Addio a Giancarlo “Galetina” Lutteri, scrittore e poeta con Arco nel cuore

di Nello Morandi
Lo chiamavamo “Galetina” – arachide in dialetto – ma francamente non ne ricordo il motivo. Lui mi confidò, una volta, che era stato Renato Mandelli, altro mito della mia infanzia, ad affibbiargli questo soprannome. Forse perché Renato – il famoso “don Dado” – era grande e grosso e lui non proprio un gigante, anche se il suo fisico, magrissimo, sprizzava energia da tutti i pori.
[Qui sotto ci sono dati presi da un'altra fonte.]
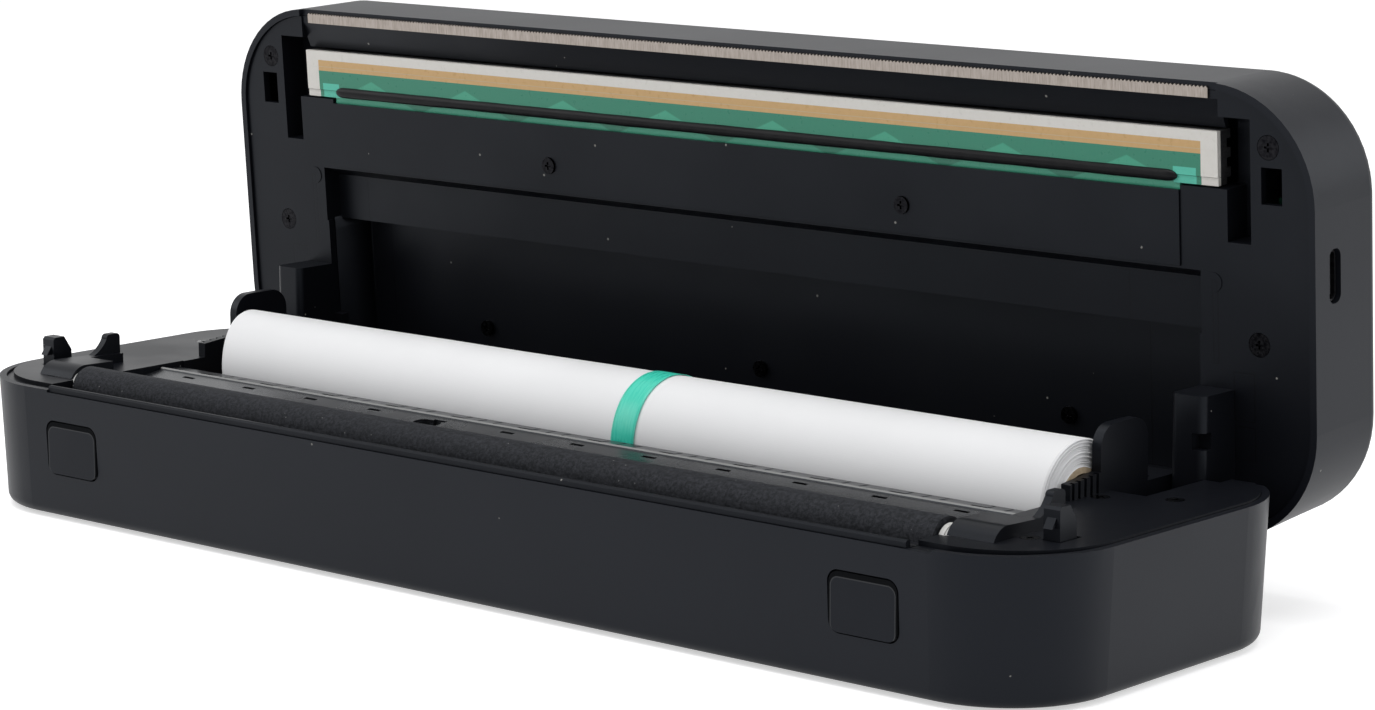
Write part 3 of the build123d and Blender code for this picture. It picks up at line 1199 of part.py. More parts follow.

Come i suoi occhi, vivacissimi e curiosi, gli unici a non cedere all’età ed agli acciacchi perché specchio di una incrollabile sete di sapere. Mi piace pensare che sia stato così, fino al momento ineluttabile di andare avanti, vinto dall’età e dalle conseguenze di una malaugurata caduta in casa che da tempo l’aveva costretto in un letto d’ospedale.
Giancarlo Lutteri, dopo una vita trascorsa a Milano, dove è nato 87 anni fa, ha lavorato e messo su famiglia sposando la sua Mariapia, riposerà però nel cimitero della “sua” Arco, alla quale era legatissimo per parentela, ma soprattutto perché all’ombra del Castello ha trascorso momenti indimenticabili della sua giovinezza e stabilito indissolubili rapporti di amicizia. Di quelli che ti segnano e non ti lasciano più, anche se sei il responsabile dell’engineering dell’Ansaldo, anche se abiti alla Bovisa, anche se il Barbera da tempo aveva sostituito il Merlot. Lui, il “Galetina”, li teneva in vita affidando alla carta le sue emozioni e i suoi ricordi, scrivendo poesie, brevi racconti, storie struggenti.
Non moltissimo tempo fa, mi aveva fatto dono di alcune delle sue pubblicazioni, mai edite e quindi ancora più preziose. Raccontavano di escursioni con gli amici, di sogni, di notti stellate, di montagne, le sue montagne, che aveva frequentato da ragazzo anche con gli scout (“dai quali sono stato espulso su richiesta di monsignor Corradi, reo, a suo dire, di avere un linguaggio troppo colorito”).
Forse un po’ ribelle, forse un po’ poco politically correct, ma molto vero. Questo il Giancarlo “Galetina” che voglio ricordare al sempre più sparuto numero degli amici di quell’epoca magra ma entusiasmante perché ci dava la sensazione che nessuno ci avrebbe potuto rubare il futuro. Un tempo in cui contavano anche le “Migole”, “cose minute, sparse sul selciato, nell’ombra dei cortili, ovunque vengano lasciate cadere – come ricorda Giancarlo in un suo racconto – Paiono insignificanti, estremo residuo d’un pane, d’un biscotto. Ma quanti passeri nutrono! Queste “migole”, che chiameremo storie, non sono inventate, sono state vissute, comprese, narrate, affinché ne rimanga agrodolce memoria”.
Però la tua sensibilità le ha sapute raccogliere, caro amico, e questo è un patrimonio che ci hai lasciato e niente potrà anche solo scalfire.
Breve biografia:
Giancarlo Lutteri nasce a Milano il 16 febbraio del 1937 e nel 1944, a causa della perdita della madre durante la Guerra, viene portato ad Arco dal padre, l’arcense Silvio Lutteri, dove viene cresciuto dalle zie fino alla fine del conflitto. Rimarrà sempre legato al luogo di origine della propria famiglia, trascorrendo fino all’ultimo gran parte delle proprie vacanze e del proprio tempo libero nella casa di famiglia nel centro storico di Arco.
Pittore e scrittore da sempre ispirato dalla propria terra, appassionato alpinista, Scout negli anni dell’adolescenza e della giovinezza assieme a tanti amici e coscritti arcensi.
Era molto legato alla SAT arcense, ricevendo nel 2024 il riconoscimento per i 70 anni di appartenenza. È stato, inoltre, fondatore del gruppo speleologico nel 1960.
Scrittore di racconti, novelle e poesie per il Gruppo Italiano Scrittori di Montagna GISM, ha collaborato con il mensile “La Busa” con ricordi legati alla sua terra e alle sue montagne ed ha vinto il Premio Letterario Brianza nel 1994.